The author insists, however, that internal factors have played the greatest role in bringing the Empire to heel. On trade, climate change, international security and global human rights, US leadership has been stymied by ideological divisions that have grown fiercer over time, and that have reached a new high with Trump. Meanwhile, the media (now with social media playing a big role) are much more fragmented, the philanthropic foundations more independent, the think tanks less subservient, and multinational enterprises so big and global that they no longer feel committed to the US empire in the way they did before.

Russia is far from being the superpower that was the USSR, but it has grown in strength over the past two decades, and its close relationship with China (not so when it was part of the USSR) is of strategic importance.
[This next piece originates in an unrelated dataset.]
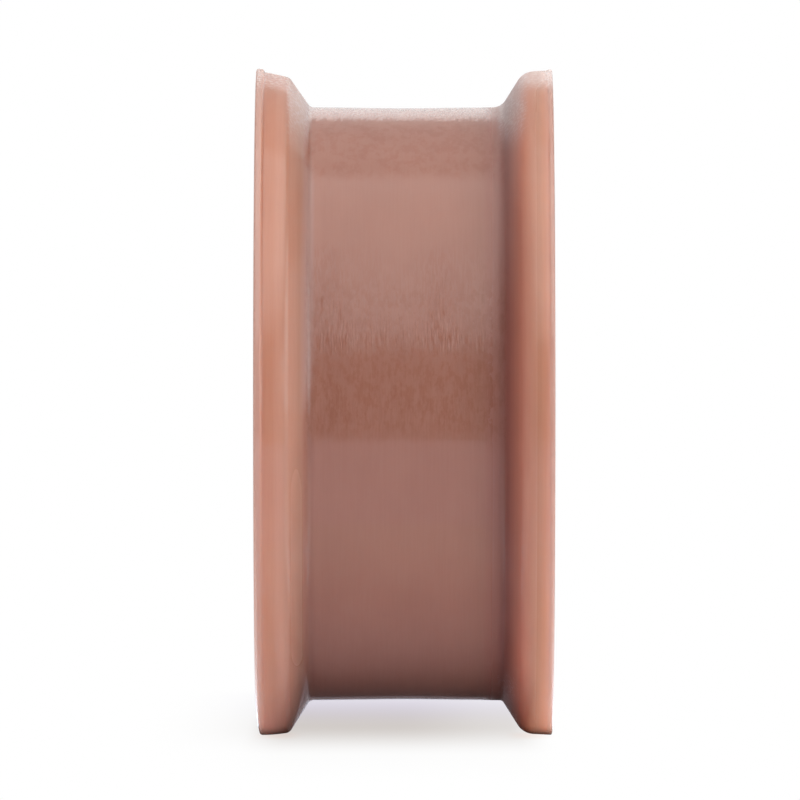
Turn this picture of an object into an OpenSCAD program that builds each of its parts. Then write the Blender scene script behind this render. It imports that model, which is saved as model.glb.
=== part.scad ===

The intense rivalries between China and the USA have so far been resolved peacefully, and we saw in recent weeks how both countries pulled back from what could have been a trade war with disastrous consequences. Bulmer-Thomas suggests that if it ever comes to a hot war, “the United States will no longer be able to count on a wide array of allies. China has been too successful at marketing itself as the rising power that other countries will not wish to defy”.

Bulmer-Thomas’s reflections on the US Empire are not new. His valedictory address at Chatham House in 2006 (“Living with two megapowers: the world in 2020”) accurately predicted China’s megapower status, and made the important point that culturally, almost every household in the world will be using at least one Chinese manufactured good of high quality and low price in 2020, and, most importantly, China has the self-belief and the consensual national confidence and determination required to be a megapower.